** BEGIN **
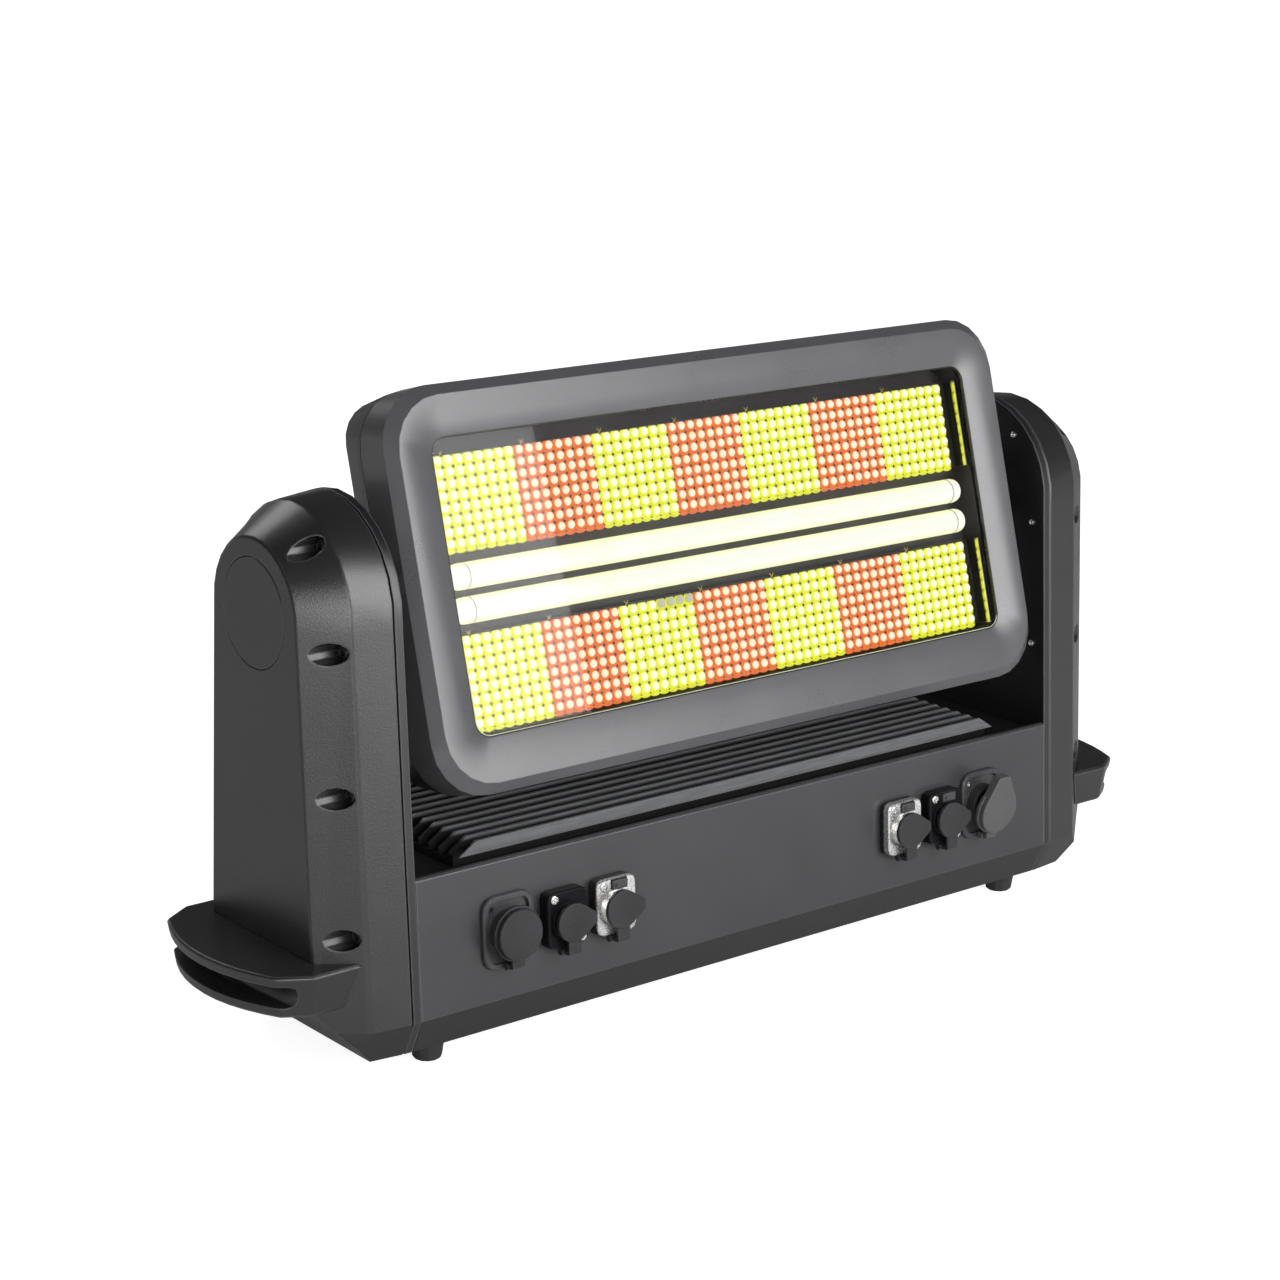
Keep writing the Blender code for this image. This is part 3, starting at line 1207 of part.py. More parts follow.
def build_drive():
    """Motor in the base, its pulley and the belt in the arm, and the pulley on the head's shaft."""
    side = DRIVE_SIDE
    width = (PULLEY_START, PULLEY_START + PULLEY_WIDTH)
    for name, teeth, bore, parent, z in (
        ("tilt_pulley", TILT_TEETH, SHAFT_RADIUS + GAP, HEAD, 0),
        ("motor_pulley", MOTOR_TEETH, 0, FIXTURE, MOTOR_Z),
    ):
        holes = [circle(bore, 16)] if bore else []
        low, high = sorted((side * width[0], side * width[1]))
        mesh = outline_mesh(name, [toothed_circle(teeth)] + holes, low, high, ACROSS_X)
        pulley = part(name, smooth(mesh), "aluminium", parent, Matrix.Translation((0, 0, z)))
        if bore:
            continue
        rim = circle(pitch_radius(teeth) + BELT_THICKNESS + GAP, 14)
        for i, (start, stop) in enumerate((
            (width[0] - PULLEY_FLANGE, width[0] + 0.0001),
            (width[1] - 0.0001, width[1] + PULLEY_FLANGE),
        )):
            low, high = sorted((side * start, side * stop))
            mesh = outline_mesh("flange", [rim], low, high, ACROSS_X)
            join(pulley, guide(f"{name}_flange_{i}", mesh, pulley))
        ends = (side * (MOTOR_FACE - 0.012), 0, 0), (side * (width[1] + 0.003), 0, 0)
        mesh = rod_mesh("motor_shaft", MOTOR_SHAFT_RADIUS, *ends, 16)
        join(pulley, guide("motor_shaft", mesh, pulley))

    half = MOTOR_SIDE / 2
    cut_off = 0.005
    outline = []
    for sx, sy in ((1, 1), (-1, 1), (-1, -1), (1, -1)):
        corner = [(sx * half, sy * (half - cut_off)), (sx * (half - cut_off), sy * half)]
        outline += corner if sx * sy > 0 else corner[::-1]
    low, high = sorted((side * MOTOR_FACE, side * (MOTOR_FACE - MOTOR_LENGTH)))
    mesh = outline_mesh("tilt_motor", [outline], low, high, ACROSS_X)
    motor = part("tilt_motor", mesh, "steel", FIXTURE, Matrix.Translation((0, 0, MOTOR_Z)))
    pilot = rod_mesh(
        "pilot", MOTOR_PILOT, (side * (MOTOR_FACE - 0.002), 0, 0), (side * (MOTOR_FACE + 0.002), 0, 0), 24
    )
    bore = rod_mesh(
        "bore", MOTOR_SHAFT_RADIUS + GAP, (side * (MOTOR_FACE - 0.013), 0, 0),
        (side * (MOTOR_FACE + 0.01), 0, 0), 16,
    )
    join(motor, guide("motor_pilot", pilot, motor))
    cut(motor, guide("motor_bore", bore, motor))

    loops = []
    for thickness in (BELT_THICKNESS, 0):
        loops.append(belt_loop(GAP + thickness))
    margin = 0.0006
    low, high = sorted((side * (width[0] + margin), side * (width[1] - margin)))
    part("drive_belt", smooth(outline_mesh("drive_belt", loops, low, high, ACROSS_X)), "rubber", FIXTURE)


def belt_loop(grow):
    """The belt's path round both pulleys, at a distance outside their tooth tips."""
    upper, lower = pitch_radius(TILT_TEETH) + grow, pitch_radius(MOTOR_TEETH) + grow
    lean = math.asin((upper - lower) / (AXIS_Z - MOTOR_Z))
    points = []
    for centre, radius, start, stop in (
        (AXIS_Z, upper, -lean, math.pi + lean), (MOTOR_Z, lower, math.pi + lean, 2 * math.pi - lean)
    ):
        for i in range(13):
            angle = mix(start, stop, i / 12)
            points.append((radius * math.cos(angle), centre + radius * math.sin(angle)))
    return points


clear_scene()
PARTS = new_collection("moving_head_strobe_light")
CUTTERS = new_collection("moving_head_strobe_light_cutters")
FIXTURE = empty("fixture", None, Matrix())
HEAD = empty(
    "head", FIXTURE, Matrix.Translation((0, 0, AXIS_Z)) @ Matrix.Rotation(-REST_TILT, 4, "X")
)

build_base()
HOUSING = bpy.data.objects["base_housing"]
build_inside()
power_socket("power_in", -POWER_X, None, 0)
small_socket("dmx_in", -DMX_X, "socket_black", False)
small_socket("network_in", -NETWORK_X, "socket_nickel", True)
small_socket("network_out", NETWORK_X, "socket_nickel", True)
small_socket("dmx_out", DMX_X, "socket_black", True)
power_socket("power_out", POWER_X, POWER_CAP_TAB, POWER_OUT_OPEN)
build_controls()
for arm_side, arm_name in SIDES:
    build_arm(arm_side, arm_name)
build_head()
build_drive()

bpy.context.view_layer.update()
graph = bpy.context.evaluated_depsgraph_get()
front_and_back = []
for piece in PARTS.objects:
    if piece.type == "MESH":
        shape = piece.evaluated_get(graph)
        front_and_back += [(shape.matrix_world @ Vector(corner)).y for corner in shape.bound_box]
FIXTURE.location.y = -(min(front_and_back) + max(front_and_back)) / 2
bpy.context.view_layer.update()
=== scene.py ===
"""Moving head strobe light: finishes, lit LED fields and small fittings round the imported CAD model."""

import json
import math

import bmesh
import bpy
from mathutils import Matrix, Vector


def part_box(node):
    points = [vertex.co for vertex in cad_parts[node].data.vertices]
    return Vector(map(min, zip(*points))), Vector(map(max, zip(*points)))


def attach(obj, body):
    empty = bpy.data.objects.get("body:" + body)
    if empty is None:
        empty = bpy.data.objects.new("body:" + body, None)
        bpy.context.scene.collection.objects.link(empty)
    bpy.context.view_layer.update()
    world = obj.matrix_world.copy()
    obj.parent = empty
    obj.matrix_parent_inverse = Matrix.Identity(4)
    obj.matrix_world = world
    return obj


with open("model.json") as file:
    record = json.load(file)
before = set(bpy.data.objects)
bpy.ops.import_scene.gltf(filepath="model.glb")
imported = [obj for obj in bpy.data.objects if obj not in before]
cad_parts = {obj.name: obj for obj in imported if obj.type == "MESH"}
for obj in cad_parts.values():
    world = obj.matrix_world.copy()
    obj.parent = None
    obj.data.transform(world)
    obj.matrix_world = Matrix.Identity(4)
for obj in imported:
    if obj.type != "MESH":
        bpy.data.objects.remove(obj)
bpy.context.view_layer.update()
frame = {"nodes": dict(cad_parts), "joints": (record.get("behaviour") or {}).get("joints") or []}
nodes = frame["nodes"]
MM = 0.001

# Frames: the head's (x along it, y to the back) and the front panel's (y up the panel, z outwards)
TILT = next(joint for joint in frame["joints"] if joint["name"] == "head_tilt")
AXIS = Vector(TILT["pos_m"])
HEAD_LEAN = math.radians(15.4)
HEAD = Matrix.Translation(AXIS) @ Matrix.Rotation(-HEAD_LEAN, 4, "X")
PANEL_LEAN = math.atan(0.0622)
FACING_FRONT = Matrix(((1, 0, 0, 0), (0, 0, -1, 0), (0, 1, 0, 0), (0, 0, 0, 1)))
PANEL = Matrix.Rotation(-PANEL_LEAN, 4, "X") @ FACING_FRONT
REAR_PANEL = Matrix.Rotation(math.pi, 4, "Z") @ PANEL
SIDES = ((-1, "left"), (1, "right"))
LED_BOARDS = ("led_board_upper", "led_board_lower")
TUBES = ("tube_light_upper", "tube_light_lower")

# LED fields, in the head's own frame
LED_COLUMNS = 56
LED_ROWS = 8
BLOCK_COLUMNS = 8
LED_PITCH_X = 6.44 * MM
LED_PITCH_Z = 6.14 * MM
LENS_RADIUS = 2.5 * MM
LENS_RISE = 2.6 * MM
CELL_RADIUS = 3.7 * MM
CELL_DROP = 0.6 * MM
UNLIT_COLUMNS = range(20, 24)

# Screw pockets of the arms: an arch of one screw above each row, in the arm's own section
POCKET_CIRCLE = 47.28 * MM
POCKET_ARCH = math.radians(51)
POCKET_DROP = 13 * MM
POCKET_PITCH = 73.3 * MM
POCKET_ROWS = 3
POCKET_LEAN = 0.0572
POCKET_FLOOR_IN = 23.92 * MM

# Height of the crease above the chamfered band round the base
BAND_TOP = 30.0 * MM

# Window: how far its glass reaches under the bezel, and the corner radius of the opening
GLASS_REBATE = 6.0 * MM
WINDOW_CORNER = 9.0 * MM

# Connectors: half spacings of their flange screws, and how far their front parts stand off the flange
SMALL_SCREWS = (8.8 * MM, 11.7 * MM)
POWER_SCREWS = (10.3 * MM, 13.1 * MM)
SMALL_COLLAR = 2.8 * MM
POWER_COLLAR = 6.8 * MM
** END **
● **Written instruction**
Starting at the line that holds "zip(*points))), Vector(map(max, zip(*points)))", copy each line exactly and stop after the line that holds "obj.parent = empty".

● **The answer**
    return Vector(map(min, zip(*points))), Vector(map(max, zip(*points)))


def attach(obj, body):
    empty = bpy.data.objects.get("body:" + body)
    if empty is None:
        empty = bpy.data.objects.new("body:" + body, None)
        bpy.context.scene.collection.objects.link(empty)
    bpy.context.view_layer.update()
    world = obj.matrix_world.copy()
    obj.parent = empty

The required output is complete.